The Institute's position aligns closely with international best practice. The OECD's ongoing work on AI in the public sector similarly emphasises that productivity claims must be grounded in rigorous measurement, and that sustainability of AI deployments hinges on workforce buy-in and service quality preservation.
Looking Forward: Spending Review 2027 and Beyond
The 2025 Spending Review settlement is not final. The 2027 Spending Review, scheduled for autumn 2026, will assess departmental performance and inform the next cycle of budget allocations. For the first time, AI investment business cases will be subject to real outcome data rather than projections.
This creates both urgency and opportunity. Departments that implement robust measurement now—that capture baseline data, establish control comparisons, and transparently report outcomes—will be better positioned to secure future funding and to learn what actually works. Those that remain opaque or defensive about results risk reputational damage and future budget pressure.

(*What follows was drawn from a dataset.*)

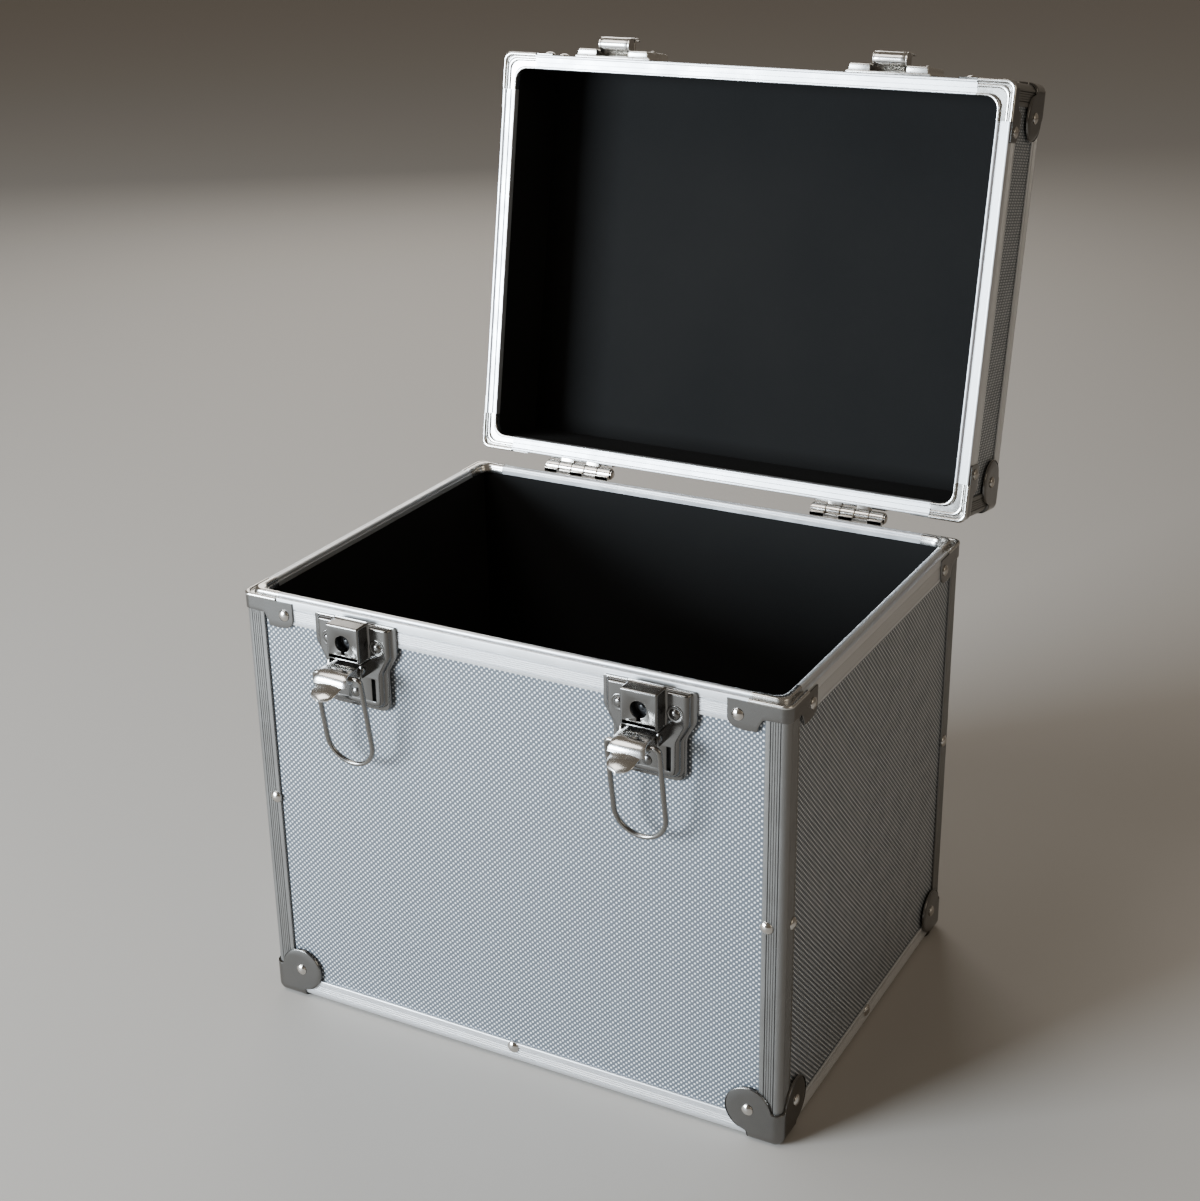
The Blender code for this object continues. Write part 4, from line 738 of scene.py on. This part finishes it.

For Chief AI Officers and heads of digital transformation, the Ada Lovelace Institute's intervention is a call to professional rigour. Build evidence, engage stakeholders, measure impact honestly, and communicate results transparently. In doing so, you strengthen not just your own institutional credibility, but public confidence in AI as a force for genuine, equitable public sector modernisation.
The coming 18 months will be decisive. How well the UK public sector measures and learns from current AI deployments will shape both the scale and the character of AI adoption across government—and ultimately, whether the £45 billion opportunity becomes real or remains an aspirational figure.